同じように該当部分を切り取ってみました。横が無くなると上と下が分かれてしまいます。 つまり、このように平行なひび割れは放置すると危険だとお分かりいただけると思います。
こちらの向きに崩壊すると最悪の場合手すり壁が折れてしまうという事です。
最も怖いのが、バルコニーの根本付近に平行なひび割れが出る事です。
この場合は最悪のケースでバルコニーの脱落が起きることもあります。
またこの手のヒビは下階への雨水の侵入路となる事も多いので発見したら早く処理することが被害を拡大しない為に大切です。
答え
という事で 正解は2です。
最も怖いのが 2
その次が 3
そして 1と4
の順になりますが、あくまで長期的に何もせずに放置していた場合の話です。
覚えておいていただきたいのは 2や3のように
壁に平行なひび割れは長期的に放置できないという事。
緊急性が高いという事です。
壁に垂直のものを放置して良いという意味ではありませんが、並行のひび割れは甘く考えず早期対応してください。
まずはこれらの事をご理解いただくのが最重要ですが
以下に、より厳密な説明をさせていただきます。
ひび割れが3次元なのでロックしあう為、意外に動かない
この青い背景のモデルだけはリアルなひび割れを再現してみましたが、他の例は分かりやすくするためにシンプルなモデルで刃物で切ったように綺麗な切り口に切り取りました。現実のひび割れというのは3次元的で海の表面のような波打った感じでコンクリートの中を走ります。つまりひびが大きく入っていてもそれが複雑な形状の為、互いにかみ合う形となり意外に動くことが無く安定している事が多いので、垂直でも平行でも、ひびが入っただけでは特に危険とは限りません。
鉄筋があるので簡単には崩壊しない
また現実にはコンクリートの中には鉄筋が入っており、この粘り強さによって守られるので、そう簡単にバルコニーが脱落したり、手すり壁が崩壊したりもしません。

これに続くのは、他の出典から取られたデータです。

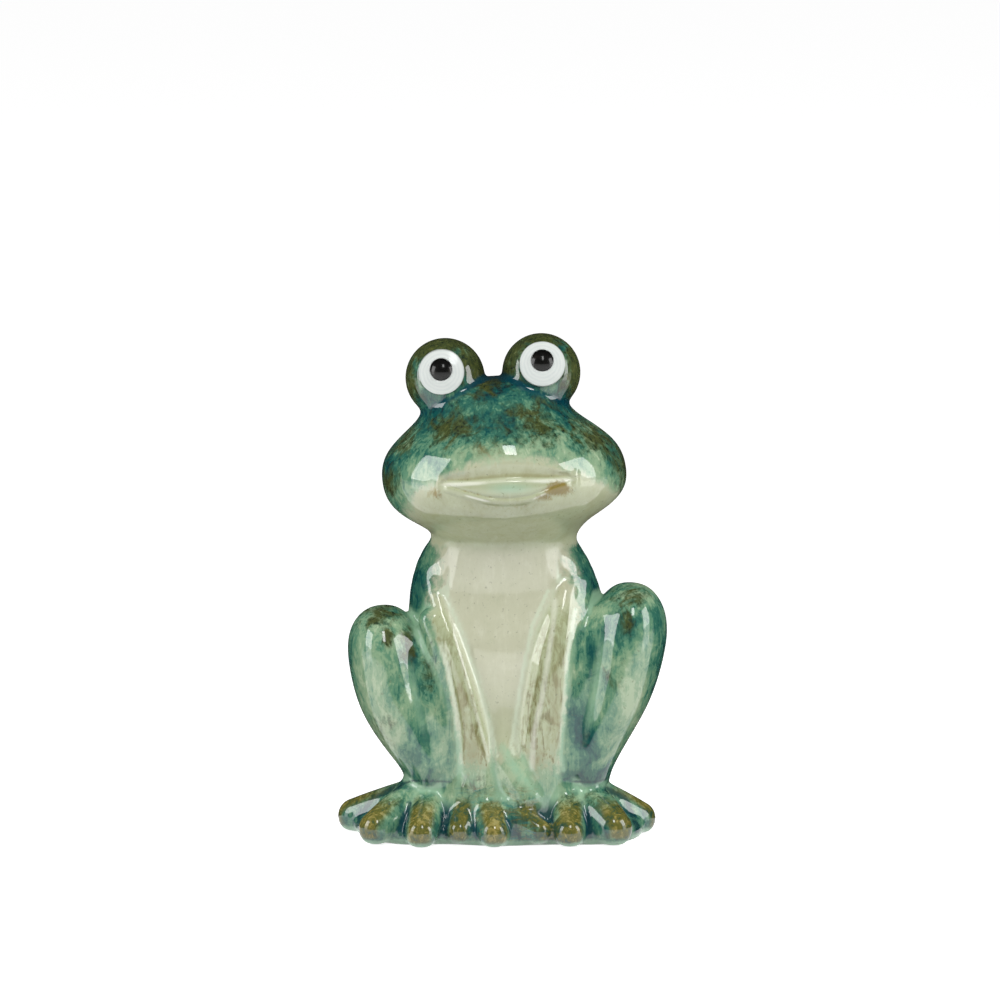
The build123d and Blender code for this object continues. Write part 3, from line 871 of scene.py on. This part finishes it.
# How broadly and how strongly the marks are laid
glazeLaying = {
    # breadths at which bends are read, how strongly each counts, and on cream how much less
    "fineBend": 1.1, "broadBend": 3.5, "fineCrease": 1.3, "broadCrease": 3.0,
    "broadShare": 0.6, "creamLess": 0.4,
    "creamSoft": (2.0, 7.0), "chinShare": 0.92, "chinTan": 0.34,
    # upper edge of the cream on the face: height, curve, and slope to each side
    "chinLine": (161, 0.009, 0.14, -0.06),
    "lowDeep": 0.45, "rearDeep": 0.35,
    # beyond and inside the corners; painted shade in tan above the mouth, where the muzzle
    # turns under: below, above, fading, strength
    "muzzleEnds": (3, 4), "paintedLipShade": (0.7, 0.5, 4.0, 0.85),
    # brown in the seam: width, strength; painted highlight along the ledge: down, width, least,
    # middle
    "lipSeam": (0.6, 0.5), "lipLedgeHighlight": (1.3, 0.8, 0.45, 2),
    # pale glints on the lower lip: up, width, then each one's place and half size
    "lipGlint": (0.2, 0.5), "glints": ((-10, 5), (15, 3)),
    # the mint patch in the mouth: across, up, half sizes, strength
    "mint": (3, 145.6, 10, 2.6, 0.7),
    # bare toe tips as shares of their radius; straw tint on the chin and on the legs
    "tipWidths": (1.15, 0.45), "straw": (0.8, 0.55), "fibre": 0.5, "palmMiddle": -2,
    # how height and depth count towards up in the picture plane of the lines
    "pictureUp": 0.988, "pictureAlong": 0.156,
}


def fade(name, value):
    return smoothStep(*glazeFade[name], value)


def lineMark(spots, lines):
    found = np.zeros(len(spots))
    for width, strength, bends in lines:
        bends = np.array(bends, float)
        for start, end in zip(bends[:-1], bends[1:]):
            step = end - start
            share = np.clip((spots - start) @ step / (step @ step), 0, 1)
            away = ((spots - start - share[:, None] * step) ** 2).sum(1)
            found = np.maximum(found, strength * np.exp(-away / width ** 2))
    return found


def raised(marks, name, values):
    # where a glaze is laid more than once, the stronger laying counts
    marks[name] = np.maximum(marks[name], values) if name in marks else values


def creamMarks(marks, x, y, z, ahead):
    plan = glazeLaying
    edge = np.where(x < 0, *(np.interp(z, *zip(*creamEdge[side])) for side in sideSign))
    least, more = plan["creamSoft"]
    soft = least + more * fade("softening", z)
    torso = fade("facing", ahead) * fade("torsoFoot", z) * fade("torsoTop", z)
    torso *= smoothStep(edge + soft, edge - soft, np.abs(x)) * fade("torsoSide", y)
    height, curve, right, left = plan["chinLine"]
    top = height - curve * x ** 2 - np.where(x < 0, right, left) * np.abs(x)
    chin = fade("chinTop", top - z) * fade("chinFoot", z) * fade("chinFacing", ahead)
    chin *= fade("chinRight", x) * fade("chinLeft", x)
    marks["cream"] = np.maximum(torso, plan["chinShare"] * chin)
    raised(marks, "tan", plan["chinTan"] * chin * fade("chinShade", z))
    return chin


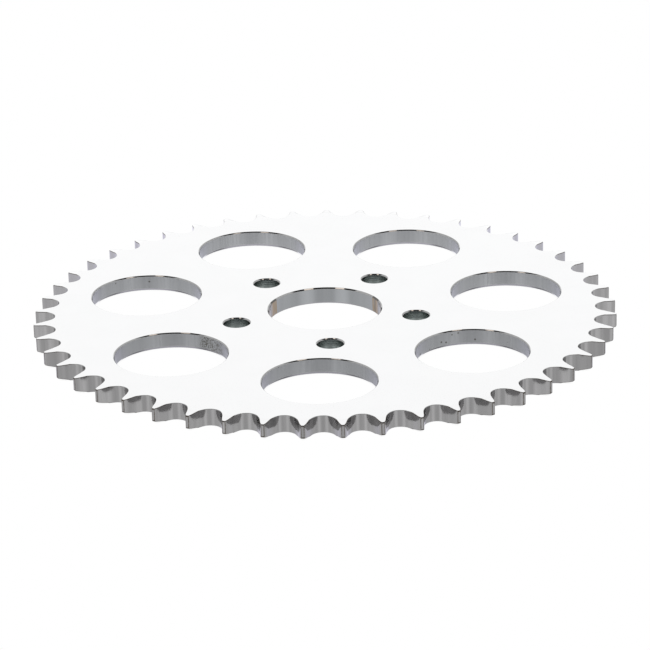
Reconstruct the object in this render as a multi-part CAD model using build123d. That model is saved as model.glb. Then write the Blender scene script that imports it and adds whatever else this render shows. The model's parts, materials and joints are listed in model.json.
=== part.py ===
"""Rear sprocket: a flat steel plate toothed for 5/8 inch pitch roller chain.

The origin is on the bore's axis, half way through the plate, which is the plane the chain runs in.
+Z is the outer side of the plate. One bolt hole and one tooth tip lie on the -Y axis.
Lengths are in millimetres and angles in degrees.
"""
import os
from math import cos, radians, sin, sqrt

from build123d import *

# Chain and teeth
TEETH = 49
PITCH = 15.875
ROLLER_DIAMETER = 10.16
TIP_RADIUS = 128.0
FIRST_TOOTH_ANGLE = -90.0

# Plate
THICKNESS = 7.5
BEVEL_START_RADIUS = 122.3
OUTER_BEVEL_DEPTH = 0.45
INNER_BEVEL_DEPTH = 1.25
RIM_ROUND = 0.4

# Centre bore, a clearance fit over the wheel hub's register
BORE_RADIUS = 24.75
BORE_CHAMFER = 0.55

# Bolt holes, for 7/16 inch bolts on a 3 1/4 inch circle
BOLT_COUNT = 5
BOLT_CIRCLE_RADIUS = 82.55 / 2
BOLT_HOLE_RADIUS = 5.7
BOLT_CHAMFER = 0.5
FIRST_BOLT_ANGLE = -90.0

# Lightening holes
LIGHTENING_COUNT = 7
LIGHTENING_CIRCLE_RADIUS = 82.1
LIGHTENING_RADIUS = 24.25
LIGHTENING_OUTER_CHAMFER = 0.45
LIGHTENING_INNER_CHAMFER = 1.4
FIRST_LIGHTENING_ANGLE = -94.8

# Worked out from the values above
HALF_THICKNESS = THICKNESS / 2
TOOTH_ANGLE = 360 / TEETH
PITCH_RADIUS = PITCH / 2 / sin(radians(TOOTH_ANGLE / 2))


def polar(radius, angle):
    """A flat vector of the given length, at an angle from +X."""
    return Vector(radius * cos(radians(angle)), radius * sin(radians(angle)))


def tip_point(arc_centre, arc_radius):
    """Where an arc meets the tooth's middle line, on the side away from the sprocket's centre."""
    middle = polar(1, 90 - TOOTH_ANGLE / 2)
    along = arc_centre.dot(middle)
    aside = arc_centre.length ** 2 - along ** 2
    return middle * (along + sqrt(arc_radius ** 2 - aside))


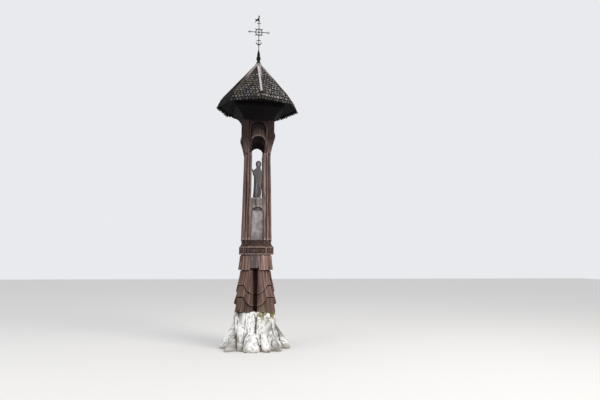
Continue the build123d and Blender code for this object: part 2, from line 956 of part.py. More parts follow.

目で見て恐怖を感じる太さのひび割れでも発生からしばらくは構造が不安定になるような問題も起きません。
しかし早く対応しないと以下のような問題が起きます。
本当の問題は
本当に怖いのは長期的に放置してコンクリートの中が中性化して、更に中の鉄筋を錆びさせてボロボロになった時です。
RC(鉄筋補強コンクリート)のメリットは硬くてもろいけども強大な重量に耐えるコンクリートと単独では柔らかすぎて弱い反面、粘り強さで崩壊を阻止する鉄筋とを組み合わせてお互いの弱点を補強しあう所にあります。ですので粘り強い鉄筋の特性が無くなってしまうと地震の時にコンクリートと共にもろく折れて崩壊してしまいますので、鉄筋を健全な状態に維持することが重要になります。
通常は鉄筋が危険なレベルまで錆びてくると体積が増すのでコンクリート内での内圧が高くなり最後にはコンクリートが耐えられなくなり破裂する現象(爆裂)が起きます。
そして爆裂が散見されるまで放置するとその時には既に建物全体の寿命が短くなっていますので、ひび割れが出たら早い段階でそれを埋めて中に雨風が侵入しないように守ることが大切になります。
中性化を遅らせることは中の鉄筋を守ることになり、結果として建物の寿命を延ばすことになりますので、鉄筋が錆びてしまわないように早めに補修することを重視してご対応ください。
場所や規模によっては大規模修繕まで待つ必要はございませんので短期的に対応なさってください。
赤さびが出ているのに何年も放置するというのは間違った管理ですので対策をご検討ください。
また、コンクリートの建物は、ひび割れから雨漏りになる事も多いのでこの観点からも放置せずに細やかに補修する体制を築いていただく事がマンションを長く安心して使用するのに重要になります。